Quant au pouvoir même du pape, devant lequel tous s’agenouillaient d’avance, le différend soulevé entre les infaillibilistes et leurs adversaires a seulement été reculé et reporté plus loin. En proclamant le souverain pontife infaillible, le concile n’a pas précisé les conditions dans lesquelles s’exerce cette infaillibilité. Le pape est infaillible en matière de foi quand il parle ex cathedra, mais quand parle-t-il ex cathedra ? C’est ce qui n’est pas nettement défini, ce qui pour l’être semblerait demander un autre concile. A cet égard, se retrouvent parmi les catholiques les deux tendances qui les divisaient avant 1870. Les uns, de tout temps jaloux de faire intervenir le Roma locuta est, sont portés à étendre démesurément la sphère de l’infaillibilité pontificale ; les autres restent enclins à la renfermer dans d’étroites limites et à en subordonner l’exercice à des conditions qui se présentent rarement[1]. En fait, aucune controverse n’a encore, croyons-nous, été tranchée par là. A en juger par les quinze dernières années, l’infaillibilité reste une souveraine prérogative dont, loin d’abuser, la sagesse pontificale semble peu disposée à faire un fréquent usage.

Aussi ne saurait-on s’étonner si le dogme promulgué en 1870 n’a pas mis un terme aux dissensions des catholiques français ou belges, si, pas plus que le Syllabus, l’infaillibilité n’a résolu la question des rapports de l’église et de la société moderne, c’est-à-dire le point sur lequel portent aujourd’hui et porteront longtemps encore les dissentimens des catholiques.

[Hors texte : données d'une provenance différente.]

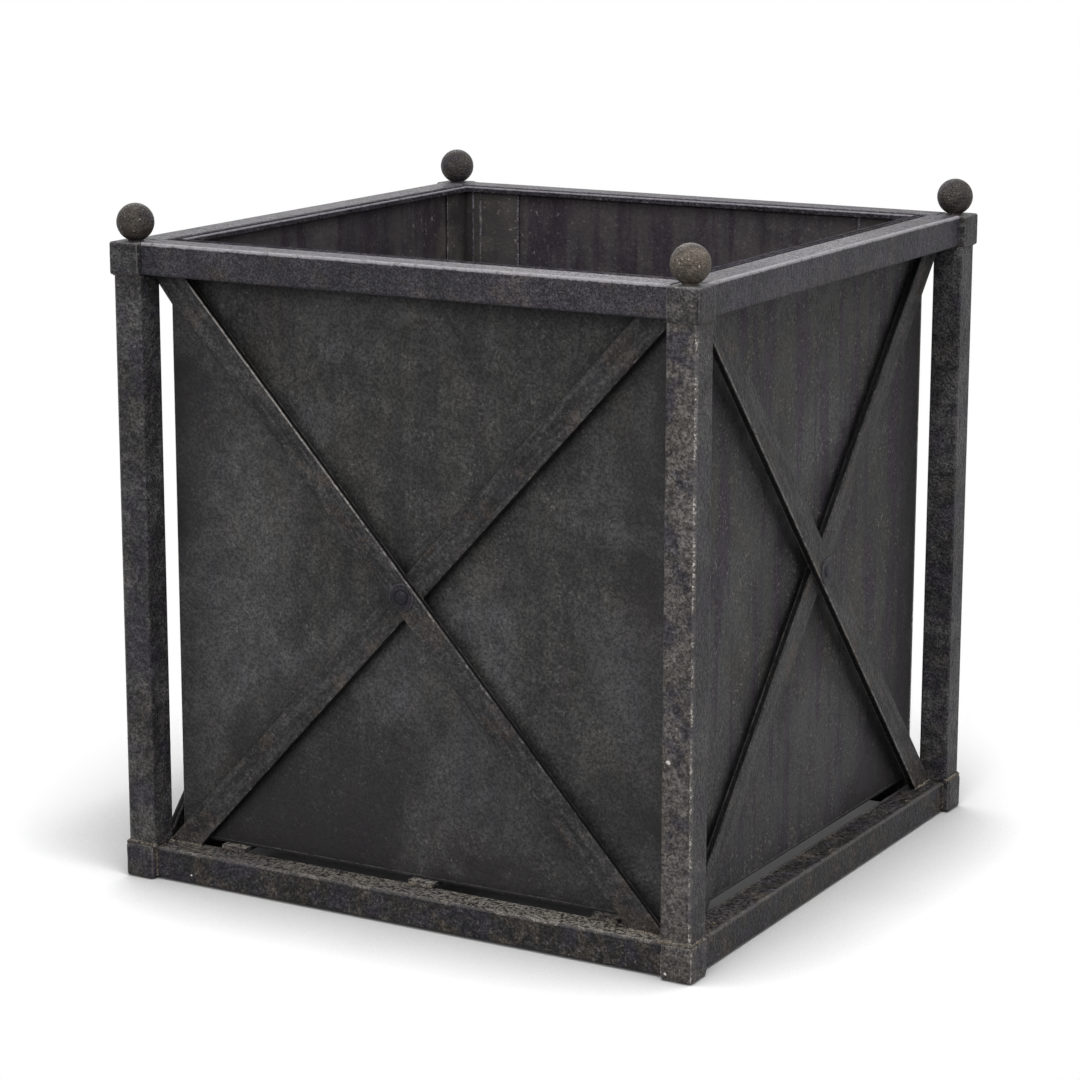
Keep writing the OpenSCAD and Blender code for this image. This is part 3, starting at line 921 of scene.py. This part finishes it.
def sheetPiece(name, low, high, material, buckle, tone):
    low = Vector(low)
    high = Vector(high)
    thin = min(range(3), key=lambda k: high[k] - low[k])
    first, second = [k for k in range(3) if k != thin]
    band = linerSizes["edgeBand"]

    def marks(axis):
        length = high[axis] - low[axis]
        count = max(2, round(length / linerSizes["sheetStep"]))
        inner = [length * i / count for i in range(1, count)]
        return [0, band * 0.4, band] + inner + [length - band, length - band * 0.4, length]

    rows = marks(first)
    lines = marks(second)
    outward = 1 if (low[thin] + high[thin]) > 0 else -1
    thickness = high[thin] - low[thin]
    points = []
    wear = []
    for level in (0, 1):
        for i, u in enumerate(rows):
            for j, v in enumerate(lines):
                point = Vector()
                point[first] = low[first] + u
                point[second] = low[second] + v
                point[thin] = low[thin] + thickness * level
                free = min(u, rows[-1] - u, v, lines[-1] - v)
                bend = 0.5 + 0.5 * noise.noise(point * 6)
                point[thin] -= outward * buckle * bend * min(1.0, free / 0.06)
                edge = min(i, len(rows) - 1 - i, j, len(lines) - 1 - j)
                points.append(point)
                wear.append((1.0, 0.55)[edge] if edge < 2 else 0.0)
    across = len(lines)
    layer = len(rows) * across
    faces = []
    for i in range(len(rows) - 1):
        for j in range(across - 1):
            a = i * across + j
            quad = (a, a + 1, a + across + 1, a + across)
            faces.append(quad)
            faces.append(tuple(layer + k for k in reversed(quad)))
    border = [i * across for i in range(len(rows))]
    border += [(len(rows) - 1) * across + j for j in range(1, across)]
    border += [i * across + across - 1 for i in range(len(rows) - 2, -1, -1)]
    border += [j for j in range(across - 2, 0, -1)]
    for index, a in enumerate(border):
        b = border[(index + 1) % len(border)]
        faces.append((a, b, layer + b, layer + a))
    if thin == 1:
        faces = [tuple(reversed(face)) for face in faces]
    return makePiece(name, points, faces, wear, material, tone=tone)


for side, turn in sides.items():
    low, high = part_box("liner_wall_" + side)
    piece = sheetPiece("linerWall." + side, low, high, linerSheet, linerSizes["buckle"],
                       0.0 if side == "front" else 1.0)
    finishPiece(piece, "liner", "liner_wall_" + side)
    low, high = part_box("liner_rim_" + side)
    top = linerSizes["rimTopRadius"]
    foot = linerSizes["rimLowRadius"]
    worn = (1.0, 0.1, 0.2, 0.5) if side in ("front", "left") else (0.1, 1.0, 0.5, 0.2)
    piece = sweepPiece("linerRim." + side, low, high, [top, top, foot, foot], rimSteel,
                       mitre=linerSizes["rimGap"], fade=0.001, wobble=0.0002, step=0.008,
                       worn=worn)
    finishPiece(piece, "liner", "liner_rim_" + side)
for corner, (signX, signY) in corners.items():
    node = "liner_angle_" + corner
    low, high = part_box(node)
    x, endX = outIn((low, high), 0, signX)
    y, endY = outIn((low, high), 1, signY)
    thickX, thickY = signX * linerSizes["angleThick"], signY * linerSizes["angleThick"]
    outline = [(x, y), (endX, y), (endX, y - thickY), (x - thickX, y - thickY),
               (x - thickX, endY), (x, endY)]
    if signX * signY < 0:
        outline.reverse()
    piece = platePiece("linerAngle." + corner, outline, (low[2], high[2]), Matrix.Identity(4),
                       linerSheet, linerSizes["angleEdge"])
    finishPiece(piece, "liner", node)
points = []
faces = []
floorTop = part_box("liner_floor")[1][2]
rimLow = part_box("liner_rim_front")[0][2]
steps = linerSizes["seamSteps"]
inner = linerSizes["seamWall"]
wander = linerSizes["seamWander"]
for signX, signY in corners.values():
    for away in linerSizes["seamPlaces"]:
        for step in range(steps + 1):
            z = floorTop + (rimLow - floorTop) * step / steps
            shift = wander * noise.noise(Vector((away * 900, signX, z * 60)))
            width = wander * noise.noise(Vector((signX * 5, away * 700, z * 90)))
            width += linerSizes["seamWidth"]
            if step:
                faces += [(len(points) - 3 + k, len(points) - 3 + (k + 1) % 3,
                           len(points) + (k + 1) % 3, len(points) + k) for k in range(3)]
            for across, rise in ((-width, 0.0), (0.0, linerSizes["seamRise"]), (width, 0.0)):
                u = inner - abs(away) + shift + across
                v = inner - rise
                x, y = (u, v) if away > 0 else (v, u)
                points.append((signX * x, signY * y, z))
piece = makePiece("linerSeams", points, faces, [0.0] * len(points), seamSteel, 80)
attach(piece, "liner")
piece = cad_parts["liner_floor"]
piece.data.materials.clear()
piece.data.materials.append(linerSheet)
print("liner built")

# floor, world, lamps and camera


def directLook(tree):  # 1 for the rays on which the white studio itself is seen
    path = addNode(tree, "ShaderNodeLightPath")
    mirrored = addMath(tree, "MAXIMUM", path.outputs["Is Glossy Ray"],
                       path.outputs["Is Transmission Ray"])
    return addMath(tree, "MAXIMUM", path.outputs["Is Camera Ray"], mirrored)


floorSizes = {
    "radius": 2.6, "fade": (0.46, 0.62),  # from its shadows to plain white, from the middle
    "shadeReach": 0.2, "shade": (0.57, 1.05), "otherRays": 0.12,
    "leanFrom": (-0.42, -0.25), "lean": 0.7,  # the left shadow reaches further
    # spill is painted light, a faint glow on the floor under the right side
    "spillPlace": (0.185, 0.08, 0), "spillSize": (0.055, 0.2, 1), "spill": 0.058}


def contactShade(tree, place):  # ambient occlusion, leaned towards the object on its left
    lean = addRange(tree, splitPlace(tree, place)["X"], *floorSizes["leanFrom"],
                    floorSizes["lean"], 0.0)
    lean = addNode(tree, "ShaderNodeCombineXYZ", {"Z": 1.0, "X": lean})
    near = addNode(tree, "ShaderNodeAmbientOcclusion", {
        "Distance": floorSizes["shadeReach"], "samples": 8,
        "Normal": addVector(tree, "NORMALIZE", lean)})
    return addRange(tree, near.outputs["AO"], 0.5, 1.0, *floorSizes["shade"])


def studioFloor():
    mesh = bpy.data.meshes.new("studioFloor")
    reach = floorSizes["radius"]
    rim = [(reach * math.cos(math.radians(angle)), reach * math.sin(math.radians(angle)), 0)
           for angle in range(0, 360, 5)]
    mesh.from_pydata(rim, [], [tuple(range(len(rim)))])
    floor = addObject("studioFloor", mesh)
    material = bpy.data.materials.new("plain white floor")
    tree = emptyTree(material)
    seen = directLook(tree)
    place = addNode(tree, "ShaderNodeTexCoord").outputs["Object"]
    shade = addMix(tree, seen, (floorSizes["otherRays"],) * 3 + (1,), contactShade(tree, place))
    matte = addNode(tree, "ShaderNodeBsdfDiffuse", {"Color": shade})
    glow = addNode(tree, "ShaderNodeEmission", {"Color": (1, 1, 1, 1), "Strength": 1.0})
    fade = addRange(tree, addVector(tree, "LENGTH", place), *floorSizes["fade"])
    gap = addVector(tree, "SUBTRACT", place, floorSizes["spillPlace"])
    gap = addVector(tree, "LENGTH", addVector(tree, "DIVIDE", gap, floorSizes["spillSize"]))
    spill = addRange(tree, gap, 0.8, 1.0, floorSizes["spill"], 0.0)  # painted light: a faint glow on the floor under the right side, for light through the gap
    faded = addProduct(tree, seen, addMath(tree, "MAXIMUM", fade, spill))
    both = addNode(tree, "ShaderNodeMixShader", {0: faded, 1: matte, 2: glow})
    addNode(tree, "ShaderNodeOutputMaterial", {"Surface": both})
    mesh.materials.append(material)


lampSizes = {  # place, height of the aim, width and depth, and power
    "topSoftbox": ((0.42, -0.5, 2.5), 0.2, (2.0, 2.0), 60),
    "frontSoftbox": ((0.5, -3.0, 1.6), 0.25, (1.8, 1.5), 34),
    "rightSoftbox": ((2.8, -0.6, 1.1), 0.25, (2.0, 1.5), 15),
    "backSoftbox": ((-1.9, 2.3, 2.0), 0.25, (2.0, 1.5), 15)}
worldFill = 0.34


def studioWorld():
    world = bpy.data.worlds.new("white studio")
    bpy.context.scene.world = world
    tree = emptyTree(world)
    seen = directLook(tree)
    fill = addNode(tree, "ShaderNodeBackground", {"Color": (1, 1, 1, 1), "Strength": worldFill})
    white = addNode(tree, "ShaderNodeBackground", {"Color": (1, 1, 1, 1), "Strength": 1.0})
    both = addNode(tree, "ShaderNodeMixShader", {0: seen, 1: fill, 2: white})
    addNode(tree, "ShaderNodeOutputWorld", {"Surface": both})


def softLamp(name, place, aimHeight, size, power):
    data = bpy.data.lights.new(name, "AREA")
    data.shape = "RECTANGLE"
    data.size, data.size_y = size
    data.energy = power
    lamp = addObject(name, data)
    lamp.location = place
    direction = Vector((0, 0, aimHeight)) - Vector(place)
    lamp.rotation_euler = direction.to_track_quat("-Z", "Y").to_euler()


studioFloor()
studioWorld()
for name, values in lampSizes.items():
    softLamp(name, *values)

cameraSizes = {"place": (1.253, -2.2325, 0.8281), "azimuth": 29.641, "pitch": 12.593,
               "roll": 0.0755, "lens": 106.81}

cameraData = bpy.data.cameras.new("photoCamera")
cameraData.lens = cameraSizes["lens"]
cameraData.sensor_width = 36
cameraData.clip_end = 60
camera = addObject("photoCamera", cameraData)
azimuth = math.radians(cameraSizes["azimuth"])
pitch = math.radians(cameraSizes["pitch"])
forward = Vector((-math.sin(azimuth) * math.cos(pitch), math.cos(azimuth) * math.cos(pitch),
                  -math.sin(pitch)))
turned = forward.to_track_quat("-Z", "Y").to_matrix().to_4x4()
roll = Matrix.Rotation(math.radians(cameraSizes["roll"]), 4, "Z")
camera.matrix_world = Matrix.Translation(cameraSizes["place"]) @ turned @ roll
bpy.context.scene.camera = camera
bpy.context.scene.view_settings.view_transform = "Standard"
print("studio set")

writeSize()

Les controverses doctrinales, qui, durant des siècles, ont tenu l’église plus ou moins divisée, ont cessé. Les querelles parallèles des jansénistes et des

  1. Il est bon de noter en passant que, malgré sa défaite, la minorité du concile a obtenu, dans la définition même qu’elle combattait, certaines atténuations de forme qui ont leur importance. (Voyez l’abbé Lagrange, t. III).